Leadership: The Art Of Moving Forward

Why emotional fluency matters, but only decisive motion defines leadership.

 

We’ve spent the last decade turning leadership into an emotional performance. In our effort to correct the authoritarian models of the past, we pushed so far toward empathy, attunement, and psychological safety that we quietly displaced the core function of leadership itself: moving forward under uncertainty. An organization can be emotionally fluent and strategically static. A leader can be inclusive, supportive, and deeply attuned, and still fail to make a single meaningful decision.

This piece examines how leadership drifted from trajectory to tone, why the distinction between the what and the how matters, and why consequence - not comfort - is the real measure of authority.
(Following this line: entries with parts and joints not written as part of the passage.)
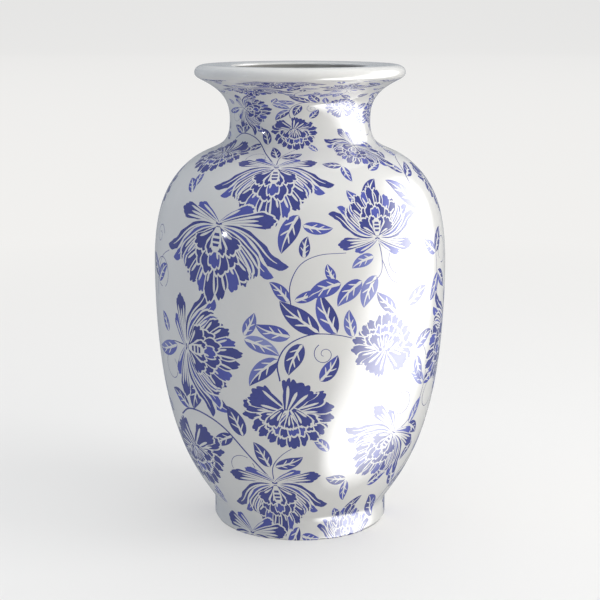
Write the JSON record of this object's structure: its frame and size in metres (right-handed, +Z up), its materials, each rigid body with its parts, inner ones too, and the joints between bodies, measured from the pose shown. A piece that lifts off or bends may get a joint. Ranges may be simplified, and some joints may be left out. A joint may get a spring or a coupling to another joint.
{
  "type": "porcelain vase",
  "caption": "Baluster porcelain vase with a full shoulder, short waisted neck, thick rolled lip and straight foot ring, white glaze painted in cobalt with peonies and leafy scrolls",
  "frame": {"origin": "on the floor at the middle of the foot, which is the middle of the bottom of the bounding box", "axes": "+Z is up along the vase's axis of revolution; -Y is the front, the side that the reference view faces; +X is to the right in that view"},
  "size_m": [0.2246, 0.2246, 0.355],
  "materials": {
    "painted_glaze": "gloss clear glaze over cobalt-blue underglaze painting on white",
    "white_glaze": "gloss white glaze"
  },
  "bodies": {
    "root": {"foot_ring": "painted_glaze", "base_floor": "white_glaze", "lower_body": "painted_glaze", "belly": "painted_glaze", "shoulder": "painted_glaze", "neck": "painted_glaze", "lip": "white_glaze"}
  },
  "joints": []
}
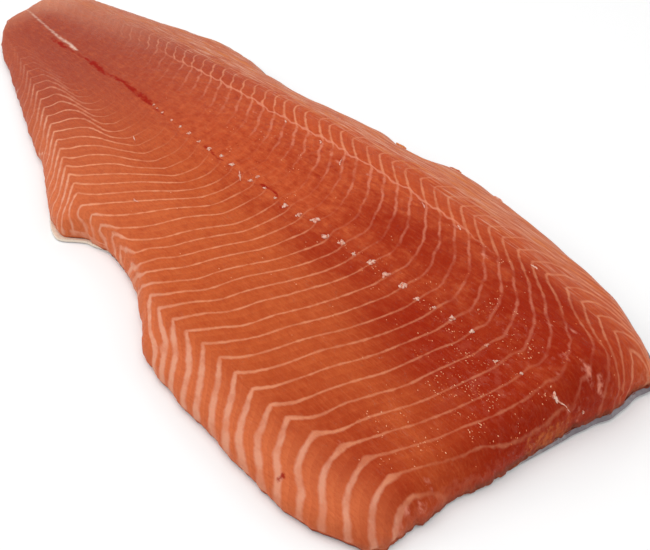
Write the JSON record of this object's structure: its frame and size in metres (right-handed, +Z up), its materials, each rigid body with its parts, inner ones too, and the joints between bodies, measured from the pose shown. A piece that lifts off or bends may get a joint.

When leaders confuse emotional calibration with direction, responsibility dissolves. When they reclaim movement, leadership returns.

 

A condensed summary is provided below. The full essay, including data and references, is available as a downloadable PDF.
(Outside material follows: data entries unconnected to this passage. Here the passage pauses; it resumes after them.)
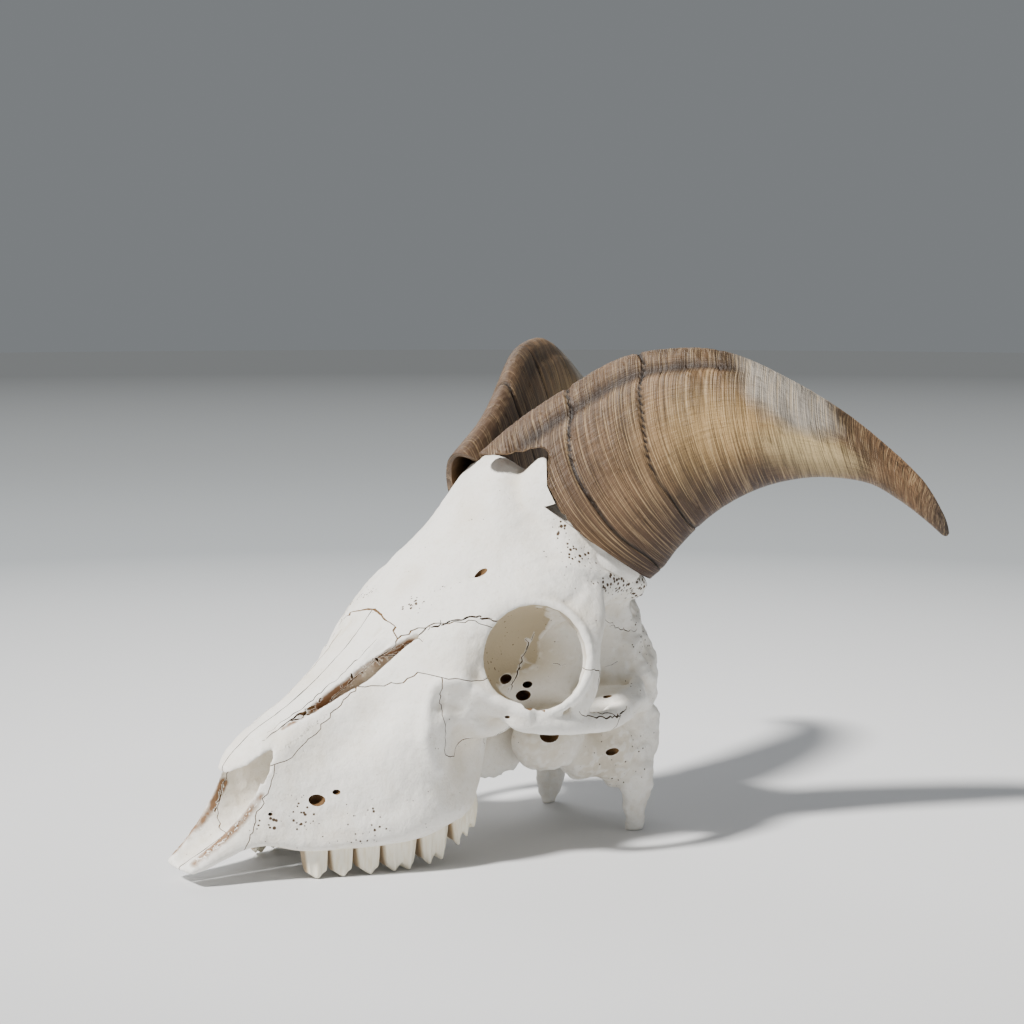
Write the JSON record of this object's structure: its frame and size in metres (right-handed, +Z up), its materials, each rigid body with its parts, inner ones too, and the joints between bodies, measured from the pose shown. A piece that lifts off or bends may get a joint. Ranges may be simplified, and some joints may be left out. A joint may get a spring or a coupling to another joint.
{
  "type": "goat skull",
  "caption": "Dry skull of an adult goat without its lower jaw, with both horn sheaths on, resting on its cheek teeth and the points behind the ears.",
  "frame": {"origin": "centre of the bounding box's underside, on the floor under the middle of the skull and horns", "axes": "+Z up; the nose points to -X and the horn tips to +X; the skull's own left side is -Y, right side +Y"},
  "size_m": [0.283, 0.2288, 0.1953],
  "materials": {
    "bone": "matte, bleached bone",
    "horn": "weathered keratin, fine growth lines"
  },
  "bodies": {
    "root": {"cranium": "bone", "nasal_left": "bone", "nasal_right": "bone", "premaxilla_left": "bone", "premaxilla_right": "bone", "lacrimal_left": "bone", "lacrimal_right": "bone", "zygomatic_left": "bone", "zygomatic_right": "bone", "maxilla_left": "bone", "maxilla_right": "bone", "horn_left": "horn", "horn_right": "horn"}
  },
  "joints": []
}
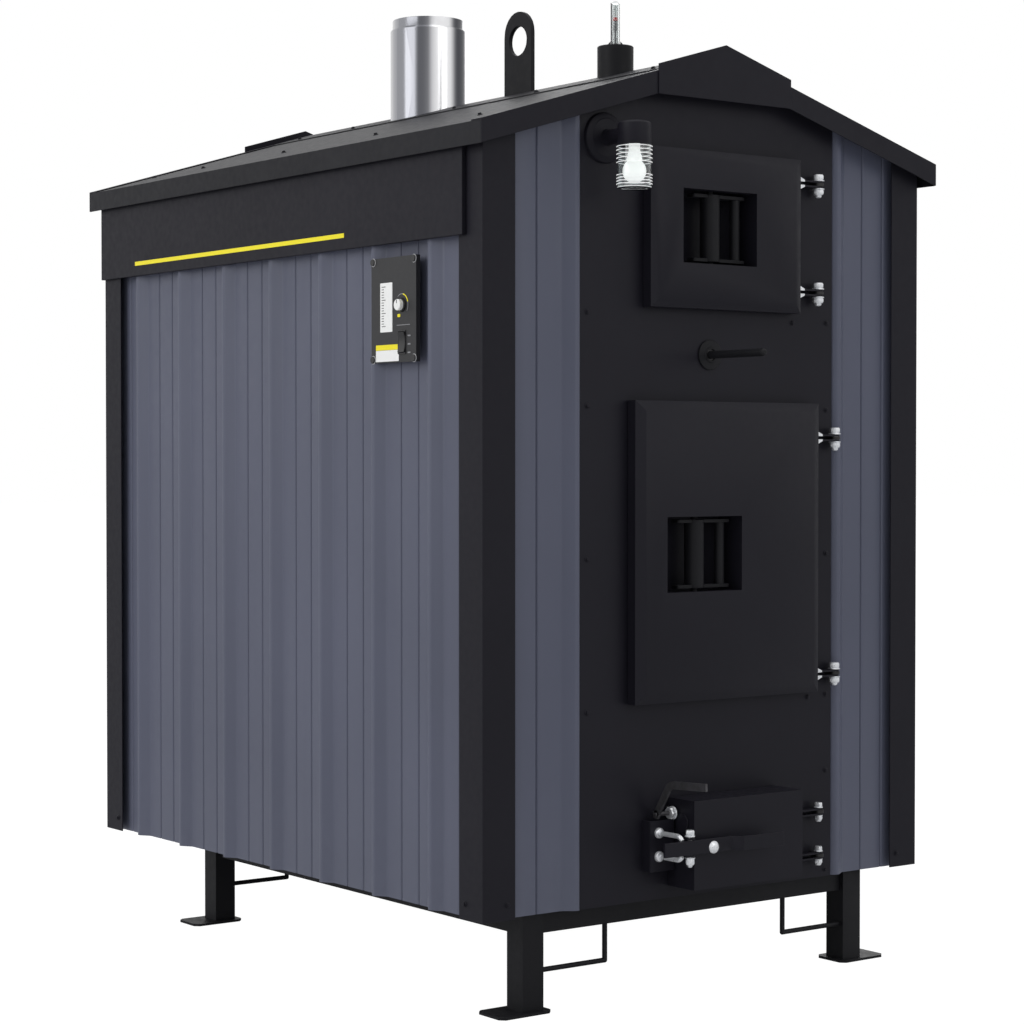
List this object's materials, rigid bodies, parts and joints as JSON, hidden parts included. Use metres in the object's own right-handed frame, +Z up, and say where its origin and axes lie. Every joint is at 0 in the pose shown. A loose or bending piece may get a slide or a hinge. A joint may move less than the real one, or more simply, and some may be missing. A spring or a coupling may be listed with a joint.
{
  "type": "outdoor wood boiler",
  "caption": "Ribbed steel house on legs with a gable roof, stacked front doors with pocket handles, a latched ash door, side controls, a lamp and a round chimney.",
  "frame": {"origin": "floor level under the middle of the whole object, so z 0 is the underside of the feet", "axes": "+Z up, the doors face -Y, +X is to the right of someone facing the doors"},
  "size_m": [1.391, 2.0237, 2.418],
  "materials": {
    "black_paint": "satin",
    "frame_black": "satin",
    "grey_sheet": "satin",
    "front_grey": "satin",
    "steel_plate": "matte",
    "cast_grate": "matte",
    "stainless": "polished",
    "zinc": "satin",
    "insulation_blanket": "matte",
    "gasket_rope": "matte",
    "red_marker": "gloss",
    "clear_glass": "gloss",
    "frosted_glass": "satin",
    "black_plastic": "satin",
    "white_plastic": "satin"
  },
  "bodies": {
    "house": {"front_panel": "black_paint", "corner_trim_front_left": "black_paint", "corner_trim_front_right": "black_paint", "corner_trim_rear_left": "black_paint", "corner_trim_rear_right": "black_paint", "side_band_left": "black_paint", "side_band_right": "black_paint", "roof_sheet_left": "black_paint", "roof_sheet_right": "black_paint", "ridge_cap": "black_paint", "rake_trim_front": "black_paint", "rake_trim_rear": "black_paint", "peak_plate_front": "black_paint", "peak_plate_rear": "black_paint", "vent_pipe": "black_paint", "ash_keeper": "black_paint", "lamp_base": "black_paint", "base_frame": "frame_black", "leg_front_left": "frame_black", "leg_front_right": "frame_black", "leg_rear_left": "frame_black", "leg_rear_right": "frame_black", "lifting_eye": "frame_black", "left_wall_sheet": "grey_sheet", "right_wall_sheet": "grey_sheet", "rear_wall_sheet": "grey_sheet", "front_left_sheet": "front_grey", "front_right_sheet": "front_grey", "water_tank": "steel_plate", "firebox": "steel_plate", "ash_pan": "steel_plate", "heat_exchanger": "steel_plate", "grate": "cast_grate", "chimney": "stainless", "upper_hinge_bolt_top": "zinc", "upper_hinge_bolt_bottom": "zinc", "main_hinge_bolt_top": "zinc", "main_hinge_bolt_bottom": "zinc", "ash_hinge_bolt_top": "zinc", "ash_hinge_bolt_bottom": "zinc", "insulation": "insulation_blanket", "gauge_tube": "clear_glass", "lamp_glass": "clear_glass", "lamp_bulb": "frosted_glass", "control_plate": "black_plastic"},
    "upper_door": {"upper_door": "black_paint", "upper_door_gasket": "gasket_rope"},
    "upper_handle": {"upper_door_handle": "frame_black"},
    "main_door": {"main_door": "black_paint", "main_door_gasket": "gasket_rope"},
    "main_handle": {"main_door_handle": "frame_black"},
    "ash_door": {"ash_door": "black_paint", "ash_door_gasket": "gasket_rope", "ash_latch_bolt": "zinc"},
    "ash_latch": {"ash_latch": "black_paint"},
    "draft_lever": {"draft_lever": "frame_black"},
    "bypass_rod": {"bypass_rod": "frame_black"},
    "float_rod": {"float_rod": "red_marker"},
    "dial_knob": {"dial_knob": "white_plastic"},
    "rocker_switch": {"rocker_switch": "black_plastic"}
  },
  "joints": [
    {"name": "upper_door_hinge", "type": "hinge", "parent": "house", "child": "upper_door", "pos_m": [0.318, -0.83178, 1.76475], "axis": [0, 0, 1], "range_deg": [0, 110]},
    {"name": "upper_handle_pivot", "type": "hinge", "parent": "upper_door", "child": "upper_handle", "pos_m": [-0.0115, -0.81378, 1.772], "axis": [0, 0, -1], "range_deg": [0, 35]},
    {"name": "main_door_hinge", "type": "hinge", "parent": "house", "child": "main_door", "pos_m": [0.3745, -0.83178, 1.006], "axis": [0, 0, 1], "range_deg": [0, 110]},
    {"name": "main_handle_pivot", "type": "hinge", "parent": "main_door", "child": "main_handle", "pos_m": [-0.058, -0.81378, 1.0195], "axis": [0, 0, -1], "range_deg": [0, 35]},
    {"name": "ash_door_hinge", "type": "hinge", "parent": "house", "child": "ash_door", "pos_m": [0.323, -0.83178, 0.33825], "axis": [0, 0, 1], "range_deg": [0, 110]},
    {"name": "ash_latch_pivot", "type": "hinge", "parent": "ash_door", "child": "ash_latch", "pos_m": [-0.16, -0.91958, 0.361], "axis": [0, 0, -1], "range_deg": [0, 65]},
    {"name": "draft_lever_pivot", "type": "hinge", "parent": "ash_door", "child": "draft_lever", "pos_m": [-0.16, -0.83857, 0.428], "axis": [-1, 0, 0], "range_deg": [0, 35]},
    {"name": "bypass_slide", "type": "slide", "parent": "house", "child": "bypass_rod", "axis": [0, 1, 0], "range_m": [0, 0.15]},
    {"name": "float_slide", "type": "slide", "parent": "house", "child": "float_rod", "axis": [0, 0, 1], "range_m": [-0.05, 0.03]},
    {"name": "dial_turn", "type": "hinge", "parent": "house", "child": "dial_knob", "pos_m": [-0.681, -0.52058, 1.586], "axis": [-1, 0, 0], "range_deg": [-135, 135]},
    {"name": "rocker_tilt", "type": "hinge", "parent": "house", "child": "rocker_switch", "pos_m": [-0.67275, -0.52158, 1.502], "axis": [0, 1, 0], "range_deg": [-10, 10]}
  ]
}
Download the full essay (PDF)

 

Clarity, Consequence, and the Disappearance of Direction in Contemporary Leadership

 

Contemporary leadership has undergone a quiet but consequential drift. What once meant choosing a path under uncertainty has been slowly diluted into a language of tone, emotional presence, and interpersonal atmosphere. This shift was not accidental. It emerged from valid critiques of authoritarian leadership and from genuine attempts to humanize organizational life. But in the process, the “how” of leadership has begun to swallow the “what.” Empathy has become the headline; accountability, an afterthought. The central claim of this essay is simple: leadership is defined by motion, not mood. It is the act of committing to a direction and absorbing the consequence that follows.

Over the last twenty years, organizations have embraced emotional intelligence, inclusion, and psychological safety as indispensable elements of leadership. These frameworks were necessary corrections to cultures that prized certainty over sensemaking and hierarchy over humanity. Yet their popularization created a terrain where leadership is often judged by how it feels rather than what it achieves. A leader today can build belonging, foster trust, attune to emotional currents — and still avoid every meaningful decision. The result is a culture where consensus masquerades as clarity and where maintaining harmony is confused with setting direction.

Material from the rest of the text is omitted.